Hammill also pointed out that Trump had visited troops in Iraq earlier during the government shutdown, and so did a delegation led by a Republican: Rep. Lee Zeldin of New York. Trump, however, grounded Pelosi the day after she requested that he delay his State of the Union address — or deliver it in writing — until the government shutdown was over. Pelosi said the partial government shutdown has restricted the abilities of both the U.S. Secret Service and the Department of Homeland Security, potentially harming the "weeks of detailed planning . . . to prepare for the safety of all participants" that precede the primetime address.
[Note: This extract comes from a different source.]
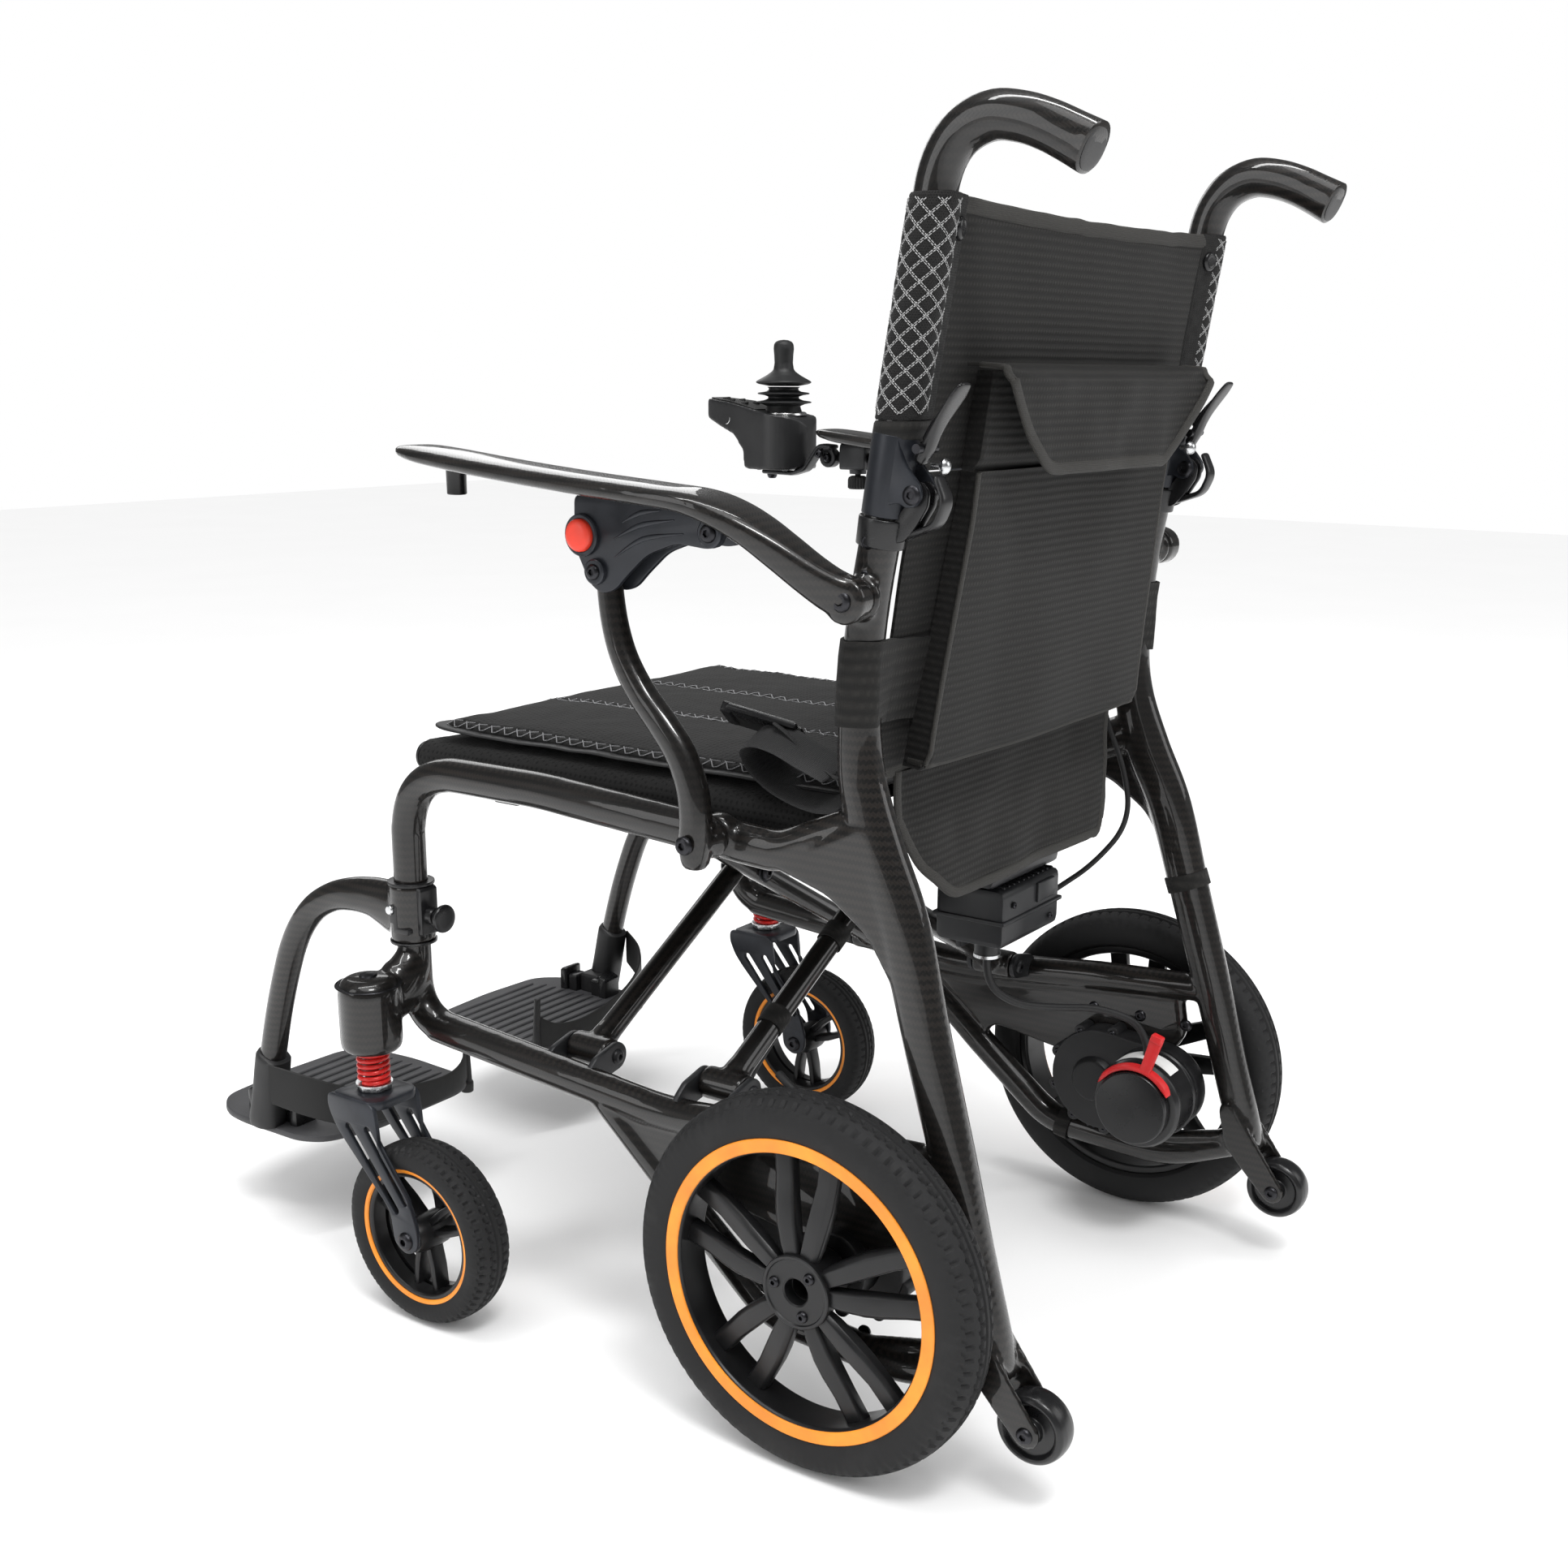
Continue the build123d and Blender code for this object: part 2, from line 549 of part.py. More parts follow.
CABLES = {
    "left_motor_cable": [
        (188, 222, 194), (188, 222, 218), (194, 216, 244), (206, 206, 262), (200, 190, 268),
    ],
    "brace_cable": [
        (186, 146, 238), (176, 138.5, 247.6), (-111, 138, 410.1), (-124, 148, 418),
    ],
    "right_motor_cable": [
        (-70, 226, 300), (-70, 226, 276), (-90, 244, 254), (-128, 266, 244),
        (-164, 296, 240), (-188, 332, 222), (-188, 334, 194),
    ],
    "joystick_cable": [
        (-152, 240, 340), (-176, 240, 342), (-192, 268, 366), (-200, 298, 408), (-205, 288, 456),
        (-206, 262, 506), (-207, 257, 560), (-209, 262, 612), (-222, 263, 646), (-241, 268, 662),
    ],
}
CABLE_R = {"left_motor_cable": 3.5, "brace_cable": 3.5, "right_motor_cable": 3.5, "joystick_cable": 2.5}

parts = {}
for side, sign in (("left", 1), ("right", -1)):
    pieces = {
        "side_frame": side_frame(-STAGGER * sign),
        "back_hinge": back_hinge(),
        "back_tube": back_tube(),
        "back_lever": back_lever(),
        "armrest": armrest(),
        "armrest_bracket": armrest_bracket(),
        "armrest_button": armrest_button(),
        "armrest_post": armrest_post(),
        "caster_stem": caster_stem(),
        "caster_fork": caster_fork(),
        "caster_spring": caster_spring(),
        "caster_tyre": tyre((CASTER_X, STEER_Y + TRAIL, CASTER_R), CASTER_R, CASTER_RIM_R, CASTER_W),
        "caster_rim": caster_rim(),
        "foot_hanger": foot_hanger(),
        "hanger_knob": hanger_knob(),
        "footplate": footplate(),
        "drive_motor": drive_motor(MOTOR_Y[side]),
        "brake_lever": brake_lever(MOTOR_Y[side]),
        "drive_tyre": tyre((DRIVE_X, DRIVE_Y, DRIVE_R), DRIVE_R, RIM_R, TYRE_W),
        "drive_rim": drive_rim(),
        "antitip_wheel": antitip_wheel(),
    }
    for name, piece in pieces.items():
        parts[f"{side}_{name}"] = piece if sign > 0 else mirror(piece, about=Plane.YZ)

boss, thread = accessory_boss()
parts["left_armrest"] = parts["left_armrest"] + boss - thread
clamp, slots = arm_clamp()
parts["right_armrest"] = parts["right_armrest"] + clamp - slots
parts["left_cross_brace"] = left_brace()
parts["right_cross_brace"] = right_brace()
parts["cross_bolts"] = cross_bolts()
parts["seat_sling"] = cushion((-208, 208), (-178, 250), (491.6, 495), 1.2)
parts["seat_cushion"] = cushion((-202, 202), (-176, 254), (495.3, 513), 6)
parts["back_sling_upper"] = back_panel(738, 912, 208, 6, 5)
parts["back_sling_lower"] = back_panel(430, 733, 200, 4, 5)
parts["back_pocket"] = back_panel(522, 732, 172, 11, 20)
parts["battery"] = battery()
parts["control_box"] = control_box()
parts["joystick_housing"] = joystick_housing()
parts["joystick_boot"] = joystick_boot()
parts["joystick_stick"] = joystick_stick()
parts["joystick_arm"] = joystick_arm()
parts["thumb_screw"] = thumb_screw()
cables = {}
for name, route in CABLES.items():
    cables[name], length = cable(route, CABLE_R[name])
    ideal = pi * CABLE_R[name] ** 2 * length
    print(name, "length", round(length, 1), "volume ratio", round(cables[name].volume / ideal, 4))
parts["left_motor_cable"] = cables["left_motor_cable"]
parts["brace_cable"] = cables["brace_cable"]
parts["harness_cables"] = Compound(children=[cables["right_motor_cable"], cables["joystick_cable"]])

os.makedirs("parts", exist_ok=True)
for name, piece in parts.items():
    export_step(piece, f"parts/{name}.step")
print(len(parts), "nodes")
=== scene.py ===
import json
from math import atan2, ceil, cos, hypot, pi, radians, sin, sqrt, tan

import bmesh
import bpy
from mathutils import Matrix, Vector, noise


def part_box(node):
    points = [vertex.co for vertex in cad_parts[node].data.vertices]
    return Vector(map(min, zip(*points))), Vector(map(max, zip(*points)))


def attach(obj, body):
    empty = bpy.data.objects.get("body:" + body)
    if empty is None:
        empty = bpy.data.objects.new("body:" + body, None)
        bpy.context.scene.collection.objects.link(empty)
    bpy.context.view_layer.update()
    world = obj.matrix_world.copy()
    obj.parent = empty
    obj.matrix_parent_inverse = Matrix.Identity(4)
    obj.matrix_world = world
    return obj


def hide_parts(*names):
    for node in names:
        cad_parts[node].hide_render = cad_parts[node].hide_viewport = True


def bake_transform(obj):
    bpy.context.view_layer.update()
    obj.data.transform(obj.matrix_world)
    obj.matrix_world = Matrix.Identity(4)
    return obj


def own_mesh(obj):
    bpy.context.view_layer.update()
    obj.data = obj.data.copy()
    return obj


# Folding carbon-framed power wheelchair. Lengths are in millimetres until a mesh is made.
# +X is the chair's left, -Y its front, +Z up. Pieces of the left side are mirrored for the right.

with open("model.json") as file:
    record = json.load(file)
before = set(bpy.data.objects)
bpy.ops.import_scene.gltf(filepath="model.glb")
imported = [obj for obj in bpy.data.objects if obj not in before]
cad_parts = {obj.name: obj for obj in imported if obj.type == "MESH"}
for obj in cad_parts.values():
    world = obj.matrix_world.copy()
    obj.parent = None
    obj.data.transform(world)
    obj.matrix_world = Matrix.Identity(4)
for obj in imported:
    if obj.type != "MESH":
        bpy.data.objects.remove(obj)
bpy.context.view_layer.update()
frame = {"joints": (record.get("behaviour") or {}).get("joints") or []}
MM = 0.001


def low_high(node):
    """Lowest and highest corners of a CAD node, in millimetres."""
    low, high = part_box(node)
    return low / MM, high / MM


# ---------------------------------------------------------------- places taken from the frame
tyre_low, tyre_high = low_high("left_drive_tyre")
DRIVE = (tyre_low + tyre_high) / 2
DRIVE_R = (tyre_high.z - tyre_low.z) / 2
caster_low, caster_high = low_high("left_caster_tyre")
CASTER = (caster_low + caster_high) / 2
CASTER_R = (caster_high.z - caster_low.z) / 2
tail_low, tail_high = low_high("left_antitip_wheel")
TAIL = (tail_low + tail_high) / 2
JOINT = {j["name"]: Vector(j["pos_m"]) / MM for j in frame["joints"] if "pos_m" in j}
STEER = JOINT["left_caster_swivel"]
ARM_HUB = JOINT["left_arm_lift"]
STRUT_HUB = JOINT["left_strut_swing"]
BACK_HUB = JOINT["left_back_fold"]
LEVER_HUB = JOINT["left_lever_pull"]
STICK = JOINT["joystick_side"]
BACK_LEAN = 43 / 281
LEG_X = 244.0


def back_y(z):
    return 295.6 + (z - 716) * BACK_LEAN


# ---------------------------------------------------------------- mesh building
def spline(points, spacing):
    """Points along a smooth curve through the given ones, with every extra value carried along."""
    out = []
    count = len(points)
    for i in range(count - 1):
        p0, p1 = points[max(i - 1, 0)], points[i]
        p2, p3 = points[i + 1], points[min(i + 2, count - 1)]
        span = sqrt(sum((b - a) ** 2 for a, b in zip(p1[:3], p2[:3])))
        steps = max(1, int(ceil(span / spacing)))
        for k in range(steps):
            t = k / steps
            row = []
            for a, b, c, d in zip(p0, p1, p2, p3):
                m1, m2 = (c - a) / 2, (d - b) / 2
                t2, t3 = t * t, t * t * t
                row.append((2 * t3 - 3 * t2 + 1) * b + (t3 - 2 * t2 + t) * m1 + (3 * t2 - 2 * t3) * c + (t3 - t2) * m2)
            out.append(row)
    out.append(list(points[-1]))
    return out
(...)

Most recently, Pelosi's office accused the Trump administration of leaking information about her trip to Afghanistan and announced that the speaker's trip was canceled because of the "grave threats caused by the president's action," pointing to a formal government assessment. In a statement issued Friday, Hammill said the State Department's Diplomatic Security Service provided a threat assessment overnight "detailing that the president announcing this sensitive travel had significantly increased the danger to the delegation and to the troops, security and other officials supporting the trip."

"This morning, we learned that the administration had leaked the commercial travel plans, as well," Hammill said. "In light of the grave threats caused by the president's action, the delegation has decided to postpone the trip so as not to further endanger our troops and security personnel, or the other travelers on the flights."

He later wrote on Twitter that "multiple" administration officials "were telling Hill reporters early this morning that the Speaker Pelosi delegation was flying commercially."

The White House denied the claim. "When the Speaker of the House and about 20 others from Capitol Hill decide to book their own commercial flights to Afghanistan, the world is going to find out," one official told the Daily Mail. "The idea we would leak anything that would put the safety and security of any American at risk is a flat out lie."

Trump and Pelosi have been embroiled in an intense showdown over the partial government shutdown, which began shortly before the Christmas holiday, over Congress' inability to pass a spending package that includes the $5.7 billion Trump has claimed is necessary to construct a "wall" along the U.S.-Mexico border. Trump and congressional Democrats continue to spar over funds to build a wall along the southern border, with Trump threatening to declare a national emergency to fund the wall if Democrats do not budge. The shutdown, as it currently stands, appears to have no end in sight and has entered its 28th day, making it the longest budget impasse in U.S. history. Meanwhile, negotiations to reopen the nine federal agencies, which have been shut down since Dec. 22, continue to stall.

Trump, for his part, previously admitted the reason the federal government remains only partially operational is because of his ego, confessing that he would "look foolish" if he allowed the government to reopen while wall funding was being negotiated, as hundreds of thousands of federal workers continue to work without a paycheck. He has not spent the majority of the shutdown negotiating an end game, instead blaming Democrats for a shutdown he previously said he was proud to own.

"I am proud to shut down the government for border security . . . I will be the one to shut [the government] down," Trump famously said last month. "I'm not going to blame you for it."

Meanwhile, hundreds of thousands of furloughed federal workers have had to look for other jobs as they face the reality of missing paychecks and the influence that will have on their lives.